Neuroinfl ammatory Processes Affect Structural Changes in the Amygdala of Rats in a Lithium-Pilocarpine Model of Epilepsy

Abstract

Temporal epilepsy is a severe neuromental disorder which is difficult to treat and whose pathogenesis is presumptively linked with the development of neuroinflammation, astrogliosis, and neuron death. The least studied of these processes occur in the amygdala, a part of the brain playing an important role in epileptogenesis. This study analyzes the structural and biochemical changes occurring in the basolateral part of the amygdala in a lithium-pilocarpine model of temporal epilepsy. Status epilepticus was induced in Wistar rats aged 7–8 weeks. Two subgroups were identified: one with severe, prolonged convulsions and one with mild short-lived convulsions. This separation was linked with the relationship between the probability of developing spontaneous recurrent convulsions in the chronic phase of the model on the one hand and the severity and duration of convulsions during the period of status epilepticus on the other. Histological studies were performed during the latent and chronic periods of the model (3 and 7 days and 2 months after administration of pilocarpine) using light and electron microscopy methods, as well as immunohistochemical analysis of the distribution of neuronal (Fox3) and glial (GFAP, Iba1) markers in cells. The expression of the genes for the proinflammatory cytokines interleukin-1β (Il1b) and tumor necrosis factor α (Tnfa) was analyzed by reverse transcription and the real-time polymerase chain reaction on day 7 after status epilepticus. During the first week after administration of pilocarpine into the basolateral amygdala, rats with prolonged convulsions showed decreases in the number of neurons and significant increases in the numbers of astrocytes and microglial cells.

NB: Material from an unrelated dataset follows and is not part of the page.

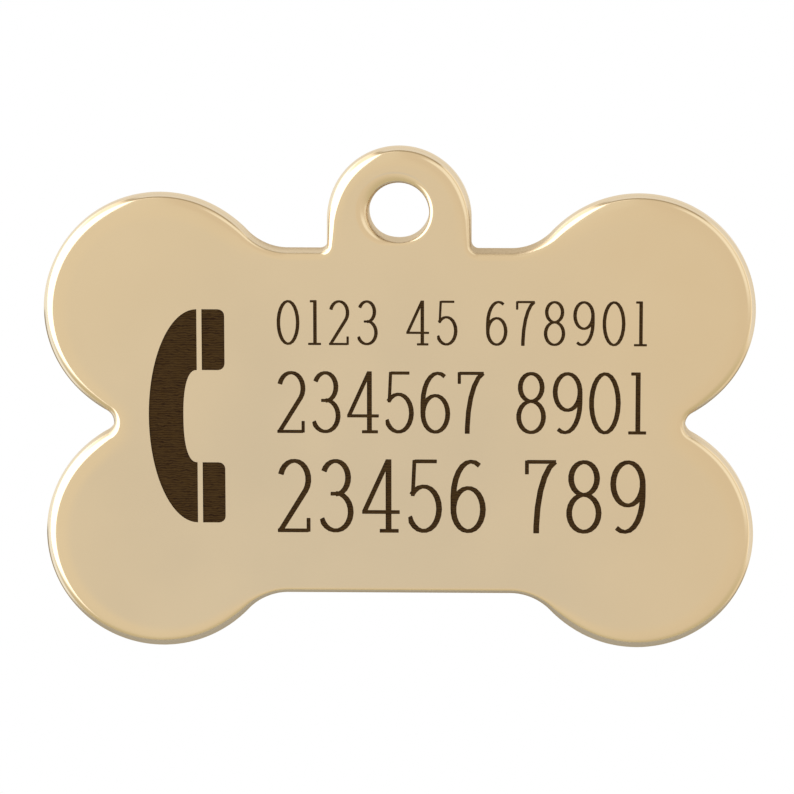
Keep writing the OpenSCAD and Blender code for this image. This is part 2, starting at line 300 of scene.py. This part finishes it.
def edge_rings(points, normals, round_w, round_depth, roll_w, roll_turn, dull_shade, front_share):
    """Rings of (x, y, z) and of dullness, whose darker colour is partly painted shade, from the front face
    over the rounding and the wall to the back face. The face rolls off as a power curve, which meets the
    elliptical rounding at roll_turn. On the front half the dullness is multiplied by front_share."""
    first = np.arctan(np.tan(roll_turn) * round_w / round_depth)
    round_start = round_w * (1 - np.sin(first))
    roll_drop = np.tan(roll_turn) * (roll_w - round_start) / ROLL_POWER
    centre_y = roll_drop + round_depth * np.cos(first) - half_t
    rows = []
    for share in np.linspace(0, 1, ROLL_ROWS, endpoint=False):
        inset = roll_w - (roll_w - round_start) * share
        rows.append((inset, roll_drop * share ** ROLL_POWER - half_t, 0))
    for share in np.linspace(0, 1, ROUND_ROWS + 1):
        along = first + (math.pi / 2 - first) * share
        turn = np.arctan2(round_depth * np.sin(along), round_w * np.cos(along))
        # The steep part of a rounding grows rougher and darker, the darker colour partly painted shade
        dull_shade_share = np.clip((turn - DULL_SHADE_FROM) / (DULL_SHADE_TO - DULL_SHADE_FROM), 0, 1)
        rows.append((round_w * (1 - np.sin(along)), centre_y - round_depth * np.cos(along), dull_shade_share))
    back = [(inset, -y, dull_shade_share) for inset, y, dull_shade_share in reversed(rows)]
    rows = [(inset, y, dull_shade_share * front_share) for inset, y, dull_shade_share in rows] + back

    rings = []
    for inset, y, dull_shade_share in rows:
        flat = points - inset[:, None] * normals
        ring = np.stack([flat[:, 0], np.zeros(len(flat)) + y, flat[:, 1]], axis=1)
        rings.append((ring, dull_shade * dull_shade_share))
    return rings


def add_rings(mesh, rings):
    """Quads between each ring of points and the next."""
    dull_and_shade = mesh.verts.layers.float["dull_and_shade"]
    made = []
    for points, dull_shade in rings:
        row = [mesh.verts.new(point) for point in points]
        for vertex, value in zip(row, dull_shade):
            vertex[dull_and_shade] = value
        made.append(row)
    for row, next_row in zip(made, made[1:]):
        for i in range(len(row)):
            j = (i + 1) % len(row)
            mesh.faces.new([row[i], next_row[i], next_row[j], row[j]])


def filling_loops(node):
    """The outlines (x, z) of the front faces of a filling, as lists of points. Points within WELD count as
    one, and a sliver that has two of its corners in one point is left out."""
    vertices = node.data.vertices
    front_y = min(vertex.co.y for vertex in vertices)
    edges = set()
    places = {}
    for polygon in node.data.polygons:
        corners = [vertices[i].co for i in polygon.vertices]
        keys = [(round(corner.x / WELD), round(corner.z / WELD)) for corner in corners]
        if max(corner.y for corner in corners) - front_y < WELD and len(set(keys)) == len(keys):
            places.update((key, (corner.x, corner.z)) for key, corner in zip(keys, corners))
            edges.update(zip(keys, keys[1:] + keys[:1]))
    following = {start: end for start, end in edges if (end, start) not in edges}
    loops = []
    while following:
        start, key = following.popitem()
        loop = [start]
        while key != start:
            loop.append(key)
            key = following.pop(key)
        loops.append([places[key] for key in loop])
    return loops


def anticlockwise(loop):
    area = sum(a[0] * b[1] - b[0] * a[1] for a, b in zip(loop, loop[1:] + loop[:1]))
    return loop if area > 0 else loop[::-1]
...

Rats with short-term convulsions showed no glial reaction and cell death was less extensive. Ultrastructural studies demonstrated accumulations of lysosomes and other neurodegenerative changes in amygdalar neurons of rats with prolonged convulsions. These abnormalities were accompanied by increased expression of the Il1b and Tnfa genes, pointing to the development of neuroinflammatory processes. Changes found in amygdalar cells in rats with severe long-lasting convulsions could be among the key mechanisms of epileptogenesis and associated comorbid behavioral abnormalities.